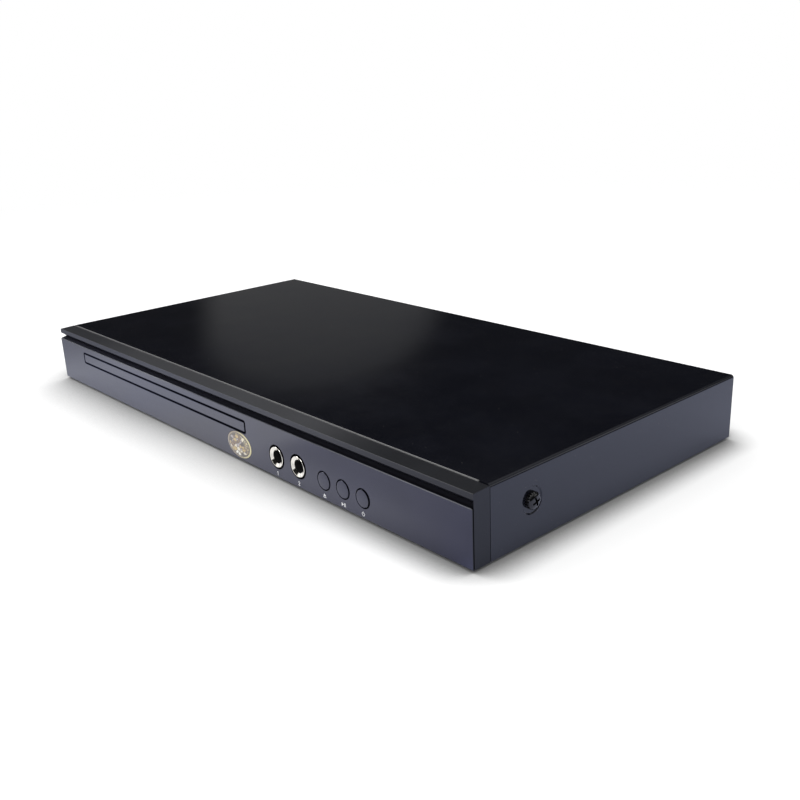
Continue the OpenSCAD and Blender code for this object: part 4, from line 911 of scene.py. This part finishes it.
one = [box_outline(-0.16, -1.0, 0.16, 1.0), [(-0.16, 1.0), (-0.62, 0.62), (-0.62, 0.36), (-0.16, 0.68)]]
two = [
    box_outline(-0.62, -1.0, 0.62, -0.72),
    [(-0.62, -0.72), (-0.2, -0.72), (0.62, 0.2), (0.62, 0.44), (0.36, 0.44)],
    *[[(u, v + 0.44) for u, v in quad] for quad in arc_outlines(0.34, 0.28, -8, 185, 16)],
]
eject = [[(-1.05, -0.2), (1.05, -0.2), (0.0, 1.0)], box_outline(-1.05, -0.95, 1.05, -0.55)]
play = [
    [(-1.3, -0.9), (0.15, 0.0), (-1.3, 0.9)],
    box_outline(0.4, -0.9, 0.75, 0.9),
    box_outline(1.05, -0.9, 1.4, 0.9),
]
power = [*arc_outlines(0.72, 0.26, 122, 418), box_outline(-0.13, 0.1, 0.13, 1.15)]
SIGNS = {"numeral_one": one, "numeral_two": two, "eject_sign": eject, "play_sign": play, "power_sign": power}
for (name, outlines), x in zip(SIGNS.items(), MIC_X + KEY_X):
    sign(name, outlines, x, SIGN_Z)
print("signs on the fascia:", len(SIGNS))

# %% [markdown]
# ### The badge
#
# The badge is an oval of clear resin over a print. The print is drawn by the shader: random cells in gold,
# cream and brown, like a cut stone, inside a dark line and a gold rim. A painted highlight lightens the print
# towards the right, and the rim has painted shade at its left and a painted highlight at its right. Distance
# from the middle is measured in ellipse units, so the rim follows the oval. The resin is a clear coat, and
# its dome is modelled, because only a curved surface moves the highlights about.

# %% The badge's print
badge_low, badge_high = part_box("front_badge")
badge_centre = (badge_low + badge_high) / 2
half_w, half_h = (badge_high.x - badge_low.x) / 2, (badge_high.z - badge_low.z) / 2
FACETS_PER_MM, FACET_SQUASH = 0.42, 1.3
# The facets' colours, each from its place in 0 to 1 up to the next one's
FACET_COLOURS = [
    (0.0, (0.03, 0.018, 0.012)), (0.2, (0.15, 0.085, 0.04)), (0.4, (0.42, 0.3, 0.12)),
    (0.58, (0.3, 0.26, 0.27)), (0.74, (0.62, 0.56, 0.44)), (0.9, (0.78, 0.76, 0.68)),
]
# The dark line between facets, and the painted highlight that lightens the facets towards the right
FACET_LINE, FACET_HIGHLIGHT = (0.03, 0.016, 0.01), (0.66, 0.6, 0.38)
DARK_LINE, DARK_LINE_AT, RIM_AT = (0.06, 0.035, 0.018), (0.8, 0.84), (0.89, 0.92)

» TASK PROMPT
Tally the lines of the preceding listing in which the word "from" appears; state nothing but the total.

» ANSWER BELOW
3